O dr. Jatene menciona a adoção do
caminho judicial pelo Masp, numa
tentativa de se sobrepor aos meios
técnicos. Até aqui, no entanto, todos
os pleitos feitos pela diretoria do museu foram negados pela Justiça.
E a questão da torre Eiffel? Citando
esse exemplo, o dr. Jatene demonstra
desconhecer ou preferir ignorar a
enorme diferença entre o contexto
cultural da França de 1889 e o do Brasil de hoje.

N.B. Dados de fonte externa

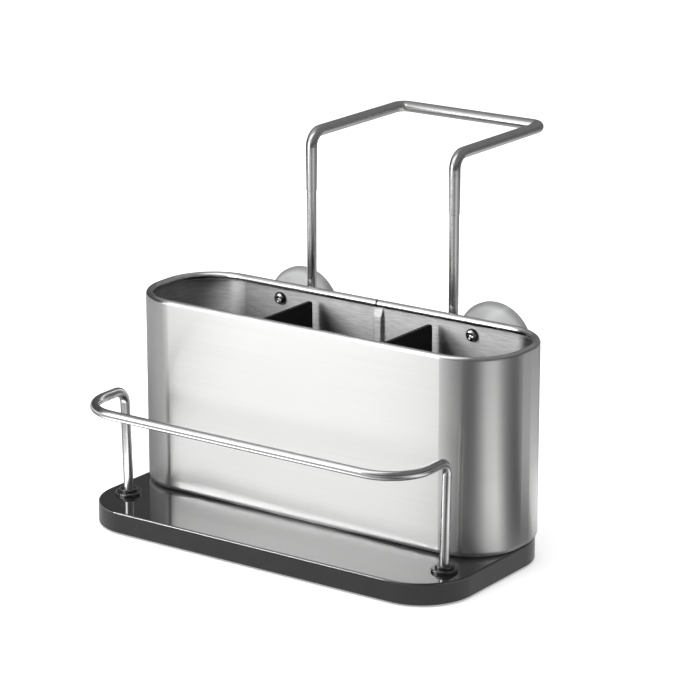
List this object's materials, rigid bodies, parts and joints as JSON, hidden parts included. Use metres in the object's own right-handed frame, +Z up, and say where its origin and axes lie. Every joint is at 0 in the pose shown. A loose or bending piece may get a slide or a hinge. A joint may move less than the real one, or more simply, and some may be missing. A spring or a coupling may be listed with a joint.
{
  "type": "kitchen sink caddy",
  "caption": "Steel kitchen sink caddy with a divided holder, a sponge shelf behind a wire rail, a sliding wire hook that goes round a faucet, and suction cups behind.",
  "frame": {"origin": "centre of the base's underside, on the plane of the rubber ring that the caddy stands on", "axes": "+X to the right seen from the front, +Y back towards the sink wall and the faucet, +Z up"},
  "size_m": [0.226, 0.2143, 0.1974],
  "materials": {
    "brushed_steel": "fine horizontal brushing, satin",
    "steel_wire": "satin bright wire",
    "screw_chrome": "bright",
    "black_base": "mirror gloss moulded",
    "black_insert": "satin moulded",
    "black_bracket": "fine moulded texture",
    "black_rubber": "semi-gloss soft",
    "clear_cup": "translucent soft, glossy"
  },
  "bodies": {
    "caddy": {"base_tray": "black_base", "foot_ring": "black_rubber", "steel_shell": "brushed_steel", "shell_screws": "screw_chrome", "rail_collar_left": "black_rubber", "rail_collar_right": "black_rubber", "hook_bracket_left": "black_bracket", "hook_bracket_right": "black_bracket", "leg_bush_left": "black_rubber", "leg_bush_right": "black_rubber", "bracket_screws": "screw_chrome", "suction_cup_left": "clear_cup", "suction_cup_right": "clear_cup"},
    "insert": {"divider_insert": "black_insert"},
    "rail": {"front_rail": "steel_wire"},
    "hook": {"faucet_hook": "steel_wire", "leg_cap_left": "black_rubber", "leg_cap_right": "black_rubber"}
  },
  "joints": [
    {"name": "hook_height", "type": "slide", "parent": "caddy", "child": "hook", "axis": [0, 0, 1], "range_m": [-0.0546, 0.0146]},
    {"name": "insert_lift", "type": "slide", "parent": "caddy", "child": "insert", "axis": [0, 0, 1], "range_m": [0, 0.11]},
    {"name": "rail_lift", "type": "slide", "parent": "caddy", "child": "rail", "axis": [0, 0, 1], "range_m": [0, 0.03]}
  ]
}
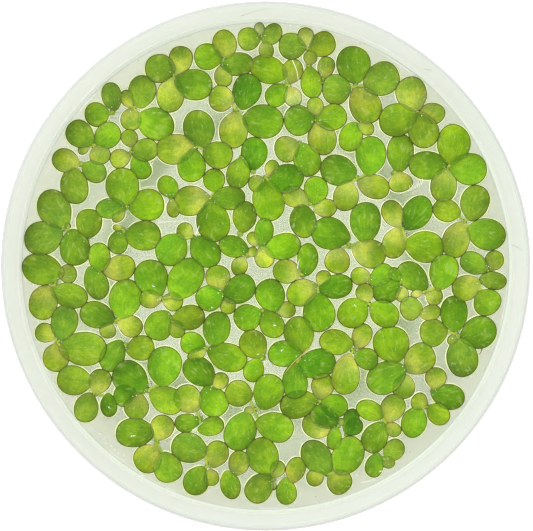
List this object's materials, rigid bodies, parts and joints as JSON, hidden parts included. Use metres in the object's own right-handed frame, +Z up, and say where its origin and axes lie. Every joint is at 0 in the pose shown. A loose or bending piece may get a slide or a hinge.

A Exposição Universal de 1889,
realizada em Paris, foi uma festa de
afirmação republicana, comemorativa do centenário da Revolução Francesa, no âmbito de uma sociedade
conservadora. No campo da engenharia e da arquitetura, ocorria uma cisão, característica do século 19, que
opunha defensores do ecletismo historicista aos adeptos da modernidade
das novas tecnologias, como o engenheiro Gustave Eiffel.
A torre Eiffel não trazia a marca de
uma empresa, mas era o símbolo da
exposição, com toda a sua carga semântica, que, evidentemente, tinha
opositores na sociedade francesa.
Para finalizar, o que diriam os parisienses se, por hipótese, a torre Eiffel
necessitasse de uma restauração e,
obtendo uma vantajosa proposta de
patrocínio, passasse a se chamar Torre Eiffel-Telecom, com um exuberante anúncio luminoso?
JOSÉ EDUARDO DE ASSIS LEFÈVRE, 63, arquiteto, professor doutor da Faculdade de Arquitetura e Urbanismo
da USP, é presidente do Conpresp (Conselho Municipal de
Preservação do Patrimônio Histórico, Cultural e Ambiental da Cidade de São Paulo).